§ **Description of the task**: Each line from the start of the entries through the line that contains "# Sizes are" should be output exactly, please.

§ **Records for the exercise**:
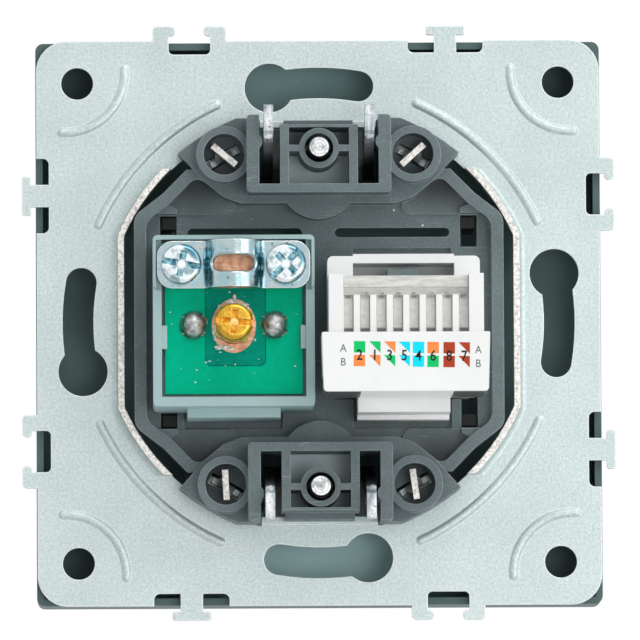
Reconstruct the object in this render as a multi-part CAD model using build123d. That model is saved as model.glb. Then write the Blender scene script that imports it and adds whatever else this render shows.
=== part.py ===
from build123d import *
import os
from math import cos, hypot, radians, sin

# TV and data socket for flush mounting, on a 71 mm steel frame.
# X runs to the left as seen from behind, Y runs back into the wall box and Z runs up.
# The origin is the middle of the steel frame, on its back face.
# Sizes are in millimetres and angles in degrees.

# General clearances
fit_gap = 0.2            # between moulded pieces that slide into each other
screw_gap = 0.15         # between a screw and a plain hole
thread_gap = 0.05        # between a screw and the hole that holds its thread

# Steel mounting frame
sheet = 0.8
keyhole_arc = 30.15      # radius on which the curved keyholes lie, for the screws of a 60 mm box
edge_land = 5.15         # from that radius to the edge at the sides
edge_extra = 0.2         # the frame reaches this much further at top and bottom
frame_wide = 2 * (keyhole_arc + edge_land)
frame_high = frame_wide + 2 * edge_extra
frame_corner = 3.8
corner_hole = 4.0        # diameter
corner_hole_at = keyhole_arc
keyhole_wide = 3.85
keyhole_head = 6.16      # diameter of the wide end
keyhole_head_at = 11.6   # angle from the middle line
keyhole_tail_at = 9.7    # angle on the other side
open_round = 26.6        # radius of the big opening
open_side = 24.35        # half its width, where the sides are straight
open_top = 25.45         # half its height, where top and bottom are straight
collar_high = 2.4        # the rim turned back round the opening
collar_end = 19.2        # the rim stops this high and low, beside the ears
lip_at = 24.45           # inner face of the low lips at top and bottom, from the middle
lip_high = 1.0
lip_half = 7.3
rim_bend = 0.6           # radius of the bend of the rims, on the front
rim_foot = 0.8           # radius of the hollow behind the bend
bead_wide = 1.2
bead_deep = 0.3
long_bead_arc = 30.2
long_bead_from = 24.8    # angles from the vertical
long_bead_to = 65.8
short_bead_arc = 7.5
short_bead_off_x = 1.55  # centre of the short beads, from that of the corner holes
short_bead_off_z = 1.35
short_bead_half = 48.0   # half its angle

# Interlocking tabs and hooks that join frames side by side
link_at = 16.05          # from the middle of each edge
tab_head_wide = 4.9
tab_head_high = 1.1
tab_out = 1.8
tab_neck = 2.8
tab_head_round = 0.385
scallop_wide = 9.4
scallop_deep = 1.55
scallop_round = 0.75
hook_wide = 9.2
hook_out = 1.85
hook_bar = 1.2
hook_mouth = 3.6
hook_root = 0.2          # how far a hook's leg reaches into the sheet
notch_wide = 5.2
notch_deep = 1.7
notch_round = 0.6

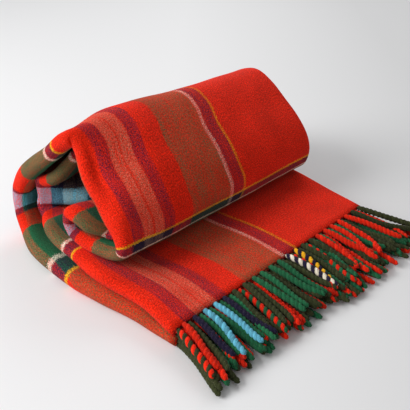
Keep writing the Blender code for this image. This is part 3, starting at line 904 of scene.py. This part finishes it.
class RUG_OT_studio(bpy.types.Operator):
    """Makes the floor, the lights and the camera"""

    bl_idname = "rug.studio"
    bl_label = "Studio"

    def execute(self, context):
        settings = context.scene.rug_studio
        scene = context.scene
        corners = FLOOR_REACH * np.array([(-1, -1, 0), (1, -1, 0), (1, 1, 0), (-1, 1, 0)])
        floor = mesh_object("floor", corners, np.array([[0, 1, 2, 3]]),
                            floor_material(settings.floor_colour))
        for name, place, aim, size, share in LIGHTS:
            light = bpy.data.lights.new(name, "AREA")
            light.size = size
            light.energy = settings.key_power * share
            lamp = bpy.data.objects.new(name, light)
            scene.collection.objects.link(lamp)
            lamp.location = place
            lamp.rotation_euler = (Vector(aim) - Vector(place)).to_track_quat("-Z", "Y").to_euler()
        world = bpy.data.worlds.new("studio_air")
        world.use_nodes = True
        world.node_tree.nodes["Background"].inputs["Color"].default_value = (1.0, 1.0, 1.0, 1.0)
        world.node_tree.nodes["Background"].inputs["Strength"].default_value = settings.fill_strength
        scene.world = world
        camera = bpy.data.cameras.new("camera")
        camera.lens = settings.lens
        camera.sensor_width = SENSOR_WIDTH
        camera.clip_start = 0.01
        viewer = bpy.data.objects.new("camera", camera)
        scene.collection.objects.link(viewer)
        viewer.location = ROOT_LINE + CAMERA_FROM_ROOT
        viewer.rotation_euler = (math.radians(90.0 - CAMERA_DOWN), 0.0, math.radians(CAMERA_TURN))
        scene.camera = viewer
        scene.view_settings.view_transform = "Standard"
        return {"FINISHED"}


class RUG_PT_panel(bpy.types.Panel):
    """The rug's sizes and the buttons that make it"""

    bl_label = "Travel Rug"
    bl_idname = "RUG_PT_panel"
    bl_space_type = "VIEW_3D"
    bl_region_type = "UI"
    bl_category = "Travel Rug"

    def draw(self, context):
        for operator, group in OPERATORS:
            self.layout.operator(operator)
            settings = getattr(context.scene, group)
            for key in settings.__annotations__:
                self.layout.prop(settings, key)
        for key in context.scene.rug_yarn.__annotations__:
            self.layout.prop(context.scene.rug_yarn, key)


OPERATORS = (("rug.cloth", "rug_cloth"), ("rug.fringe", "rug_fringe"), ("rug.studio", "rug_studio"))
GROUPS = {
    "rug_yarn": YarnColours,
    "rug_cloth": ClothSettings,
    "rug_fringe": FringeSettings,
    "rug_studio": StudioSettings,
}
CLASSES = (*GROUPS.values(), RUG_OT_cloth, RUG_OT_fringe, RUG_OT_studio, RUG_PT_panel)


def register():
    """Adds the settings, the operators and the panel."""
    for item in CLASSES:
        bpy.utils.register_class(item)
    for name, group in GROUPS.items():
        setattr(bpy.types.Scene, name, PointerProperty(type=group))


def unregister():
    """Takes them away again."""
    for name in GROUPS:
        delattr(bpy.types.Scene, name)
    for item in reversed(CLASSES):
        bpy.utils.unregister_class(item)


def main():
    """Makes the rug and its studio."""
    register()
    for operator, _ in OPERATORS:
        category, name = operator.split(".")
        getattr(getattr(bpy.ops, category), name)()


if __name__ == "__main__":
    main()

§ **Task result**:
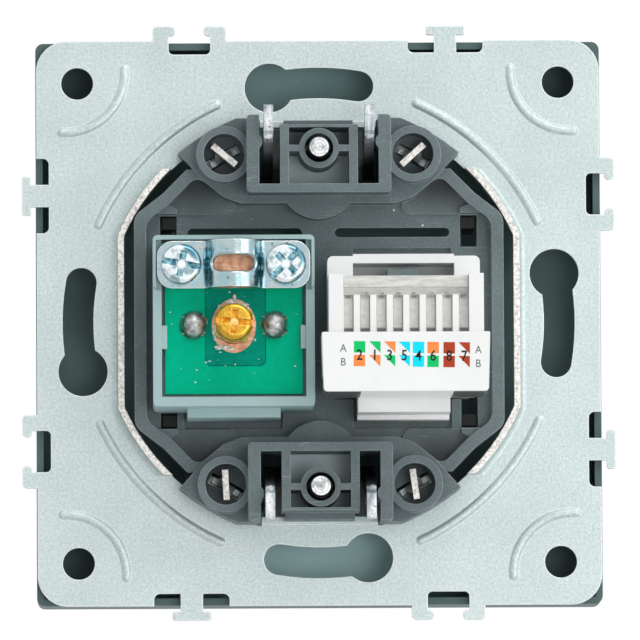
Reconstruct the object in this render as a multi-part CAD model using build123d. That model is saved as model.glb. Then write the Blender scene script that imports it and adds whatever else this render shows.
=== part.py ===
from build123d import *
import os
from math import cos, hypot, radians, sin

# TV and data socket for flush mounting, on a 71 mm steel frame.
# X runs to the left as seen from behind, Y runs back into the wall box and Z runs up.
# The origin is the middle of the steel frame, on its back face.
# Sizes are in millimetres and angles in degrees.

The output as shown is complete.